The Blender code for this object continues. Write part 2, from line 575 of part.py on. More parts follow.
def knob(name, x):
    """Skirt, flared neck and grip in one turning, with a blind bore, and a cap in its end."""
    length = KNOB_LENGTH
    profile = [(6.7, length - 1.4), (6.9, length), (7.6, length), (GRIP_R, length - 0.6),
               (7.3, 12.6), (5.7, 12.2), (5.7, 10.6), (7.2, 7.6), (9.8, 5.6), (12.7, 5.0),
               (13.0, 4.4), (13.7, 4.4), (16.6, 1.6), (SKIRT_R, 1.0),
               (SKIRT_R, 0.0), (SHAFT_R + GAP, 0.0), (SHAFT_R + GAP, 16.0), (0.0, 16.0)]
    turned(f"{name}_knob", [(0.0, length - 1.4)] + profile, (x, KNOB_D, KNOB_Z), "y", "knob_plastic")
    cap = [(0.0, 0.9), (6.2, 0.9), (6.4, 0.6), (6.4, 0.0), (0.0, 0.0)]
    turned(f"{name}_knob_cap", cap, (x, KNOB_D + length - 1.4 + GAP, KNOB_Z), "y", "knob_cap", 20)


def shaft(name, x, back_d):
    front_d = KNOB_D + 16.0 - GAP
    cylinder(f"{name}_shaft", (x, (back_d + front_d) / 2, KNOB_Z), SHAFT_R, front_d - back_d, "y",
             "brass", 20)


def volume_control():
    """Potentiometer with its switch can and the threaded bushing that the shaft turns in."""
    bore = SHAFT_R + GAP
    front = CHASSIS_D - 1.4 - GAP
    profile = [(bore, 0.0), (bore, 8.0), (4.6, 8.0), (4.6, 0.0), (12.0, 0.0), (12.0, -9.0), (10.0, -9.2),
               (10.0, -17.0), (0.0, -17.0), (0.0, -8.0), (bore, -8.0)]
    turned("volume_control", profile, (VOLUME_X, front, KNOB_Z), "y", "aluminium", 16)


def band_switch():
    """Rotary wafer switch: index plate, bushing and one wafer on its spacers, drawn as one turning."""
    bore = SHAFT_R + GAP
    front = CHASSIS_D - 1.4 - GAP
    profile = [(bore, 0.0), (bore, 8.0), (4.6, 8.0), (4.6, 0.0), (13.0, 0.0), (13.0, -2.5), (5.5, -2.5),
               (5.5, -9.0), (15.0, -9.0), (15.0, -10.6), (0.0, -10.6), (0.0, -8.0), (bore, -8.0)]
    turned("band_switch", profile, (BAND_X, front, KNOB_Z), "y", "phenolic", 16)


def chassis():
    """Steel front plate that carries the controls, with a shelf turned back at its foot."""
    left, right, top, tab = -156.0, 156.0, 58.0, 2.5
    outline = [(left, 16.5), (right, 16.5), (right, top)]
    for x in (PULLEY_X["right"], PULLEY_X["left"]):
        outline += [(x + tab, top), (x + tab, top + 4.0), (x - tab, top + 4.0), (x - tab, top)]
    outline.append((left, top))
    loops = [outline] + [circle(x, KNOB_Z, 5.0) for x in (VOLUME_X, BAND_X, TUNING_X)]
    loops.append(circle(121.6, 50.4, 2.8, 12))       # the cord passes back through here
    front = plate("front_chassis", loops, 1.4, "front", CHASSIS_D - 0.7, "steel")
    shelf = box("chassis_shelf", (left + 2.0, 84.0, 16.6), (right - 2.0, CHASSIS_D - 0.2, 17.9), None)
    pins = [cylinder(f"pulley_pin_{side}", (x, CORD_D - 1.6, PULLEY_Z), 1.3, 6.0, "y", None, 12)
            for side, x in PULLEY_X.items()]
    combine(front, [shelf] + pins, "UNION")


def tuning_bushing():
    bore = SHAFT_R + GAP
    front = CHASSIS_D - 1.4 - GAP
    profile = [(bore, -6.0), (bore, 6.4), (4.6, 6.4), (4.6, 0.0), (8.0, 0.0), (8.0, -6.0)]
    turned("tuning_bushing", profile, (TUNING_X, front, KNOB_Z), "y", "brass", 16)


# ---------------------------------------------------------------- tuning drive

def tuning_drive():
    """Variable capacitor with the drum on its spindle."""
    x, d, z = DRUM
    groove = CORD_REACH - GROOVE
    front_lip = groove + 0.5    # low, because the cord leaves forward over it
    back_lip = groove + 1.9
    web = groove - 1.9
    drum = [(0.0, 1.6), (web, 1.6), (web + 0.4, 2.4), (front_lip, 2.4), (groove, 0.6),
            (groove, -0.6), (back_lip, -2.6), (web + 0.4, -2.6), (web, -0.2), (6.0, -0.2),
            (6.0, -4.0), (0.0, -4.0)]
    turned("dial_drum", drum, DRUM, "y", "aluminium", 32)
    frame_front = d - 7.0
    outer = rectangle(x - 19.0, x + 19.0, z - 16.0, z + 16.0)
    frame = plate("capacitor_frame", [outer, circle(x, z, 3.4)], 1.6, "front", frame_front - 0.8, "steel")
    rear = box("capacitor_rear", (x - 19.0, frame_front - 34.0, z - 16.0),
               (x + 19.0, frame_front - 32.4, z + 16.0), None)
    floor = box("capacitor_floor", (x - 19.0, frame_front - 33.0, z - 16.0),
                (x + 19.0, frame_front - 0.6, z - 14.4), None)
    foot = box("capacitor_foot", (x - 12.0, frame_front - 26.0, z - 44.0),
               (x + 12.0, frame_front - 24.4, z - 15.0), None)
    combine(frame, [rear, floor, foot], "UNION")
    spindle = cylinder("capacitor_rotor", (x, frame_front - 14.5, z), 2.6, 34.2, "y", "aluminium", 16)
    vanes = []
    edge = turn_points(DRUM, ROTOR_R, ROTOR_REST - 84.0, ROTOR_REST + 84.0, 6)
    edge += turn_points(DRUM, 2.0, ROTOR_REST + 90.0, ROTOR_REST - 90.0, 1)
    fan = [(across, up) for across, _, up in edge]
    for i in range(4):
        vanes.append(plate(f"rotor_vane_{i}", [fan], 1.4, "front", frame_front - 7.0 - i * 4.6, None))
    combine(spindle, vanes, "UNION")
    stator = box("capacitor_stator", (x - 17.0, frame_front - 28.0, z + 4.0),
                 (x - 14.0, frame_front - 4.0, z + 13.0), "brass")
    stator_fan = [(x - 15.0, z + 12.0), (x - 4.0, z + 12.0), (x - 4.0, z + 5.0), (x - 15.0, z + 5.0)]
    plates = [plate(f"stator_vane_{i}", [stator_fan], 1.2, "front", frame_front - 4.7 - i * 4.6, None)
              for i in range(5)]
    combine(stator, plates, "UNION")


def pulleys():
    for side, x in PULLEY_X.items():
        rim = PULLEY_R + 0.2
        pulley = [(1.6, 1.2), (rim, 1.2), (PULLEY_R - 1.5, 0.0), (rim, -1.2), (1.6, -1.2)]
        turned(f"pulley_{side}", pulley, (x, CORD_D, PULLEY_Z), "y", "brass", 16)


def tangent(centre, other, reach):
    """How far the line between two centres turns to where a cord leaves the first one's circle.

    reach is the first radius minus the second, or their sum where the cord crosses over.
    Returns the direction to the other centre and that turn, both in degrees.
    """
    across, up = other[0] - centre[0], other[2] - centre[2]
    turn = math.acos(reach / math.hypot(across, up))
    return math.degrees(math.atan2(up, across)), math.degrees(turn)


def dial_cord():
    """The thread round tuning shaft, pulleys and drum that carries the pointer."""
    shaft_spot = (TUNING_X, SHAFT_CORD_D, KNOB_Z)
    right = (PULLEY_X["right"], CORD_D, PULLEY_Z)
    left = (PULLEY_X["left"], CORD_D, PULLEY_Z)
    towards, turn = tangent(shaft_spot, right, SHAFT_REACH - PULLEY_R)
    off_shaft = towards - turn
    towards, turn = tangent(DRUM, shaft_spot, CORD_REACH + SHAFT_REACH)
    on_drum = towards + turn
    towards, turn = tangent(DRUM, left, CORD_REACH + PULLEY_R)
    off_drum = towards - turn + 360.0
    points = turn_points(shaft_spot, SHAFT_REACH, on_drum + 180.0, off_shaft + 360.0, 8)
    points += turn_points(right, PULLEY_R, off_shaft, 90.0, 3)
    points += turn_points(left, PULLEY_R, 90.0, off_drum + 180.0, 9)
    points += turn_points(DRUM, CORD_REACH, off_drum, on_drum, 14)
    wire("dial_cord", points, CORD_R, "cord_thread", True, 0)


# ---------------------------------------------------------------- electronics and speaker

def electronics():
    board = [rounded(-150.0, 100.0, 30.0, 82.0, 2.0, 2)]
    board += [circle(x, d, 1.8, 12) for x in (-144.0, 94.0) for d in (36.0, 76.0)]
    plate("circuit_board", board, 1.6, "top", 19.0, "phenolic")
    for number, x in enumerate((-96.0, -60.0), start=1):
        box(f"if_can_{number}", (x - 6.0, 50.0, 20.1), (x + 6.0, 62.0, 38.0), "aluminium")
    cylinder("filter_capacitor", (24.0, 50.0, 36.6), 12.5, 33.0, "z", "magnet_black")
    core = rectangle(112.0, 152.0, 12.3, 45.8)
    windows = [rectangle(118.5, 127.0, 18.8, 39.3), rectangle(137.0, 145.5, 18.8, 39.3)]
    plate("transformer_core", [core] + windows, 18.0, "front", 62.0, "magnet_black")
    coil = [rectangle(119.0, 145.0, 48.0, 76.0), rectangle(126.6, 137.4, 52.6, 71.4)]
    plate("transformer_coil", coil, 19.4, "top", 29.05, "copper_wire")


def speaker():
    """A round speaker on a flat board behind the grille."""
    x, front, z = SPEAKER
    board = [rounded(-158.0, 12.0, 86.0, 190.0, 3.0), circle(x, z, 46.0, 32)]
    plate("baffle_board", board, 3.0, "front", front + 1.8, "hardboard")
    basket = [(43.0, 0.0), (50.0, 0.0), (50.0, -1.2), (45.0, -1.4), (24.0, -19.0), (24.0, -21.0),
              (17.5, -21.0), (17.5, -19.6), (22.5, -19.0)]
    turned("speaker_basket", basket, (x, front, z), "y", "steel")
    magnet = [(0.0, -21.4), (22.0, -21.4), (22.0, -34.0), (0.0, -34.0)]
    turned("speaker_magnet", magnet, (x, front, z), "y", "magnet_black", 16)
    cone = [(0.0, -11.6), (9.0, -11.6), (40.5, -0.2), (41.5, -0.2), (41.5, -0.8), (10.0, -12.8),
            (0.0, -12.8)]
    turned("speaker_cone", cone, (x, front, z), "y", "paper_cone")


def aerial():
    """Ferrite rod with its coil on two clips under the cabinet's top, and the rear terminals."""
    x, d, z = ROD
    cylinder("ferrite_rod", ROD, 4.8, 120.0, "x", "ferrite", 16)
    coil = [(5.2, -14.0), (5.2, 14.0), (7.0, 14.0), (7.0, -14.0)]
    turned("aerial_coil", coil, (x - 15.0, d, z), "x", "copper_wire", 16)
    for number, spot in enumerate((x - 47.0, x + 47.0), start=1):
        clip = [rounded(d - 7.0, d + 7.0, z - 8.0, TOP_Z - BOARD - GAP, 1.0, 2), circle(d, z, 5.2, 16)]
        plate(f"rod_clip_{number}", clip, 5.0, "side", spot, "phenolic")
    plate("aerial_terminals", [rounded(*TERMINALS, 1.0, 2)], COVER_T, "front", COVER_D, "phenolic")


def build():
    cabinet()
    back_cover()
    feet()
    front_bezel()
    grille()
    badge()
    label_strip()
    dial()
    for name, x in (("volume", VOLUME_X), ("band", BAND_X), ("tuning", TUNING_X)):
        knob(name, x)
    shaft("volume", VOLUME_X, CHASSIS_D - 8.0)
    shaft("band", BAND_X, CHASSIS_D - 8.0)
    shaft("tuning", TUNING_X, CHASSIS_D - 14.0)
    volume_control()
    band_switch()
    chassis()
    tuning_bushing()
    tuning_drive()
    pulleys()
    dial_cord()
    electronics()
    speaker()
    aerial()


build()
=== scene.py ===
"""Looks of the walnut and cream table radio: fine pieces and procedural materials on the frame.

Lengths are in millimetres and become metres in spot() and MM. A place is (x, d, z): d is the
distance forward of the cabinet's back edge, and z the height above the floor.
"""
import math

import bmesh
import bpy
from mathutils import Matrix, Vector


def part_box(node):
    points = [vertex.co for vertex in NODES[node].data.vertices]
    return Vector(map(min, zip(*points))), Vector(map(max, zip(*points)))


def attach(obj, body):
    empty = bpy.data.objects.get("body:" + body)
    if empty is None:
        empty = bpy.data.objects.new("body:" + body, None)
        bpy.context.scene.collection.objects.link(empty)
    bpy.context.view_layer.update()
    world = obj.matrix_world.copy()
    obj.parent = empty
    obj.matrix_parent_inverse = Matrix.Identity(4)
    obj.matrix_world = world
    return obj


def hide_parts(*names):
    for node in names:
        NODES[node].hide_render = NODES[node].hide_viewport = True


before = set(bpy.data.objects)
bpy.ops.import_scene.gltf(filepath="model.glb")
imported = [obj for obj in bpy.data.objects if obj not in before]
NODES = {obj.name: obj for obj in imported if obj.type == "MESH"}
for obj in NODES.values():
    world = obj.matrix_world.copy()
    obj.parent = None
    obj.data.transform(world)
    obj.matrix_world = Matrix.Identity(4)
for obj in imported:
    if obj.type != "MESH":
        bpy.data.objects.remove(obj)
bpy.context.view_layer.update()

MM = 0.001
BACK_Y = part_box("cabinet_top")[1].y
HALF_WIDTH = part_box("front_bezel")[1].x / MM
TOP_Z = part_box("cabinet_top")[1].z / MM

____

- _WRITTEN EXERCISE_
Exactly the lines from the line with "BAND_X, CHASSIS_D - 8.0)" to the line with "before = set(bpy.data.objects)", both included, are to be extracted, and no others.

- _FULL SOLUTION_
    shaft("band", BAND_X, CHASSIS_D - 8.0)
    shaft("tuning", TUNING_X, CHASSIS_D - 14.0)
    volume_control()
    band_switch()
    chassis()
    tuning_bushing()
    tuning_drive()
    pulleys()
    dial_cord()
    electronics()
    speaker()
    aerial()


build()
=== scene.py ===
"""Looks of the walnut and cream table radio: fine pieces and procedural materials on the frame.

Lengths are in millimetres and become metres in spot() and MM. A place is (x, d, z): d is the
distance forward of the cabinet's back edge, and z the height above the floor.
"""
import math

import bmesh
import bpy
from mathutils import Matrix, Vector


def part_box(node):
    points = [vertex.co for vertex in NODES[node].data.vertices]
    return Vector(map(min, zip(*points))), Vector(map(max, zip(*points)))


def attach(obj, body):
    empty = bpy.data.objects.get("body:" + body)
    if empty is None:
        empty = bpy.data.objects.new("body:" + body, None)
        bpy.context.scene.collection.objects.link(empty)
    bpy.context.view_layer.update()
    world = obj.matrix_world.copy()
    obj.parent = empty
    obj.matrix_parent_inverse = Matrix.Identity(4)
    obj.matrix_world = world
    return obj


def hide_parts(*names):
    for node in names:
        NODES[node].hide_render = NODES[node].hide_viewport = True


before = set(bpy.data.objects)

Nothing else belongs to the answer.